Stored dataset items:
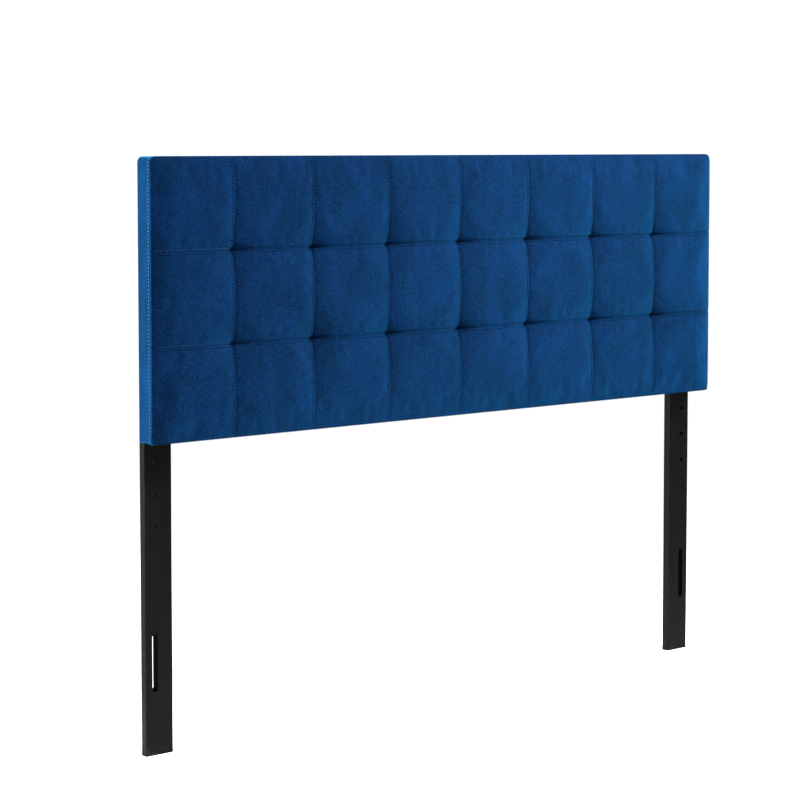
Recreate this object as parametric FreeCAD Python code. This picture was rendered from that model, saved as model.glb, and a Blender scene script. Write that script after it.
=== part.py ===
"""Tufted headboard on two bolt-on legs, as separate pieces, one STEP file per node.

Frame: millimetres, +Z up, front face towards -Y, +X to the right as seen from the front.
Left and right are as seen from the front. The origin is on the floor, at the middle of
the overall box.
Depths are measured forward from the panel's back plane, which the legs bolt against.
"""
import FreeCAD
import Part
import math
import os

from FreeCAD import Vector

# ---- driving dimensions, mm -------------------------------------------------
panel_width = 1562.1
panel_height = 571.5
overall_height = 1212.85
border_depth = 50.0          # back plane to the seam between side band and front
crown_depth = 64.0           # back plane to the highest point of the face
corner_radius = 12.0
smallest_corner_radius = 0.5  # below this an inner corner is left square

tuft_columns = 8
tuft_rows = 3
inner_column_width = 196.5   # the two end columns take what is left
seam_groove_half_width = 6.0
seam_groove_depth = 3.4
tuft_dimple_radius = 26.0
tuft_dimple_depth = 18.0
tuft_dimple_tip_radius = 1.0
twine_end_below_dimple = 0.5
twine_knot_length = 3.0
roll_radius = 10.0           # rolled edge between face and side band
cover_thickness = 4.0        # velvet with its quilted lining

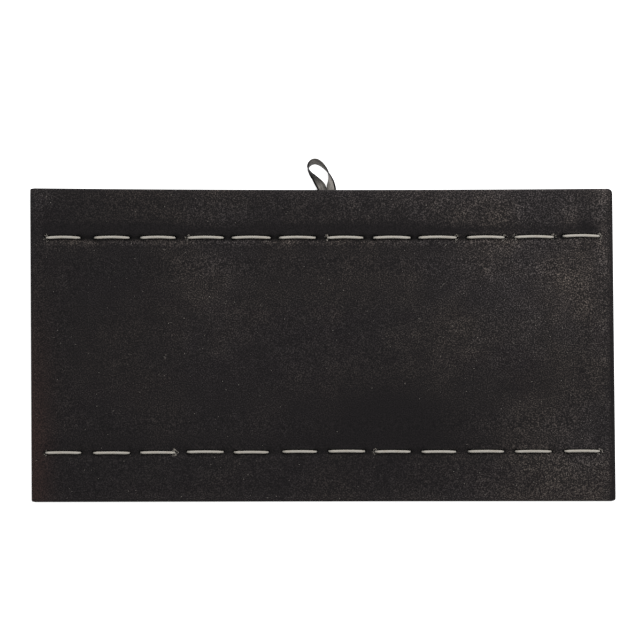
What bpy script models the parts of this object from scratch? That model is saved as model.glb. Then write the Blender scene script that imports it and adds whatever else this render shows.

- _Problem statement_: Return the listing above in its exact form.

- _The solution_:
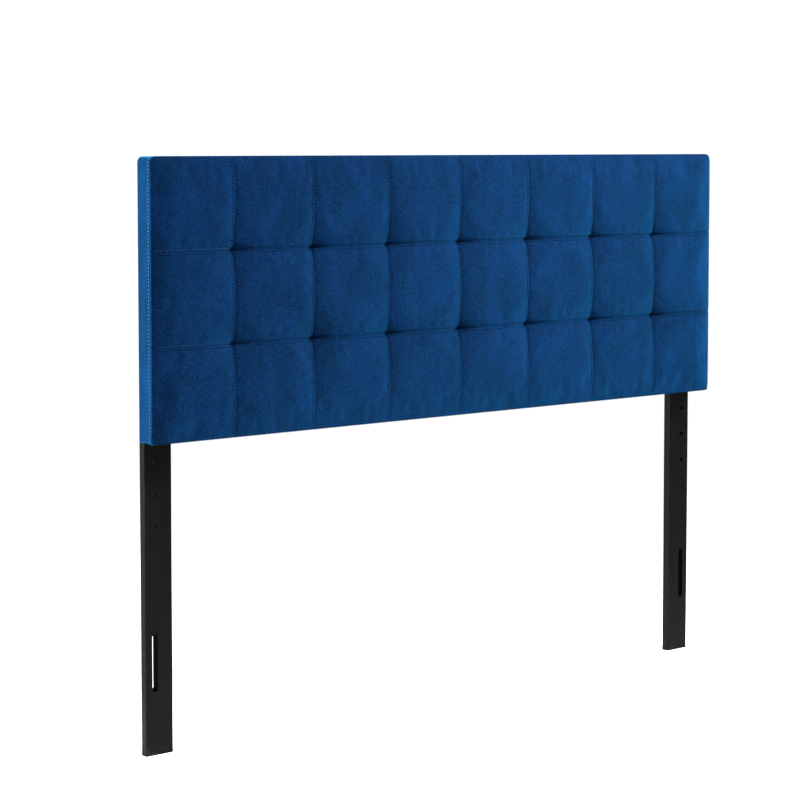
Recreate this object as parametric FreeCAD Python code. This picture was rendered from that model, saved as model.glb, and a Blender scene script. Write that script after it.
=== part.py ===
"""Tufted headboard on two bolt-on legs, as separate pieces, one STEP file per node.

Frame: millimetres, +Z up, front face towards -Y, +X to the right as seen from the front.
Left and right are as seen from the front. The origin is on the floor, at the middle of
the overall box.
Depths are measured forward from the panel's back plane, which the legs bolt against.
"""
import FreeCAD
import Part
import math
import os

from FreeCAD import Vector

# ---- driving dimensions, mm -------------------------------------------------
panel_width = 1562.1
panel_height = 571.5
overall_height = 1212.85
border_depth = 50.0          # back plane to the seam between side band and front
crown_depth = 64.0           # back plane to the highest point of the face
corner_radius = 12.0
smallest_corner_radius = 0.5  # below this an inner corner is left square

tuft_columns = 8
tuft_rows = 3
inner_column_width = 196.5   # the two end columns take what is left
seam_groove_half_width = 6.0
seam_groove_depth = 3.4
tuft_dimple_radius = 26.0
tuft_dimple_depth = 18.0
tuft_dimple_tip_radius = 1.0
twine_end_below_dimple = 0.5
twine_knot_length = 3.0
roll_radius = 10.0           # rolled edge between face and side band
cover_thickness = 4.0        # velvet with its quilted lining

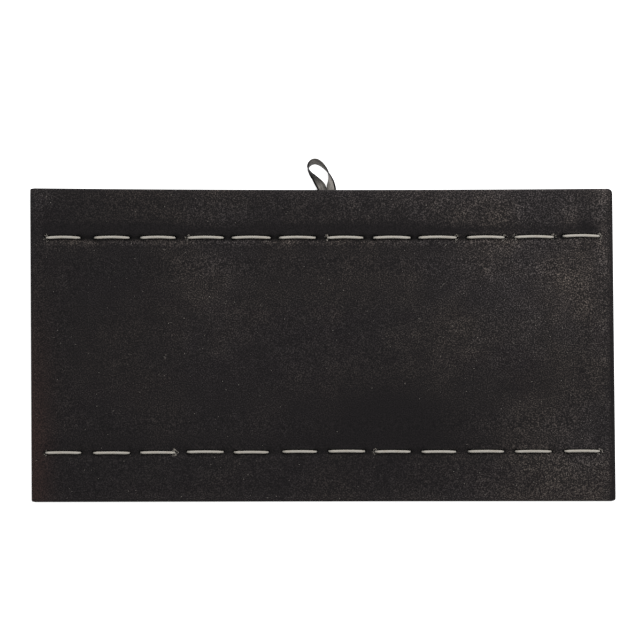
What bpy script models the parts of this object from scratch? That model is saved as model.glb. Then write the Blender scene script that imports it and adds whatever else this render shows.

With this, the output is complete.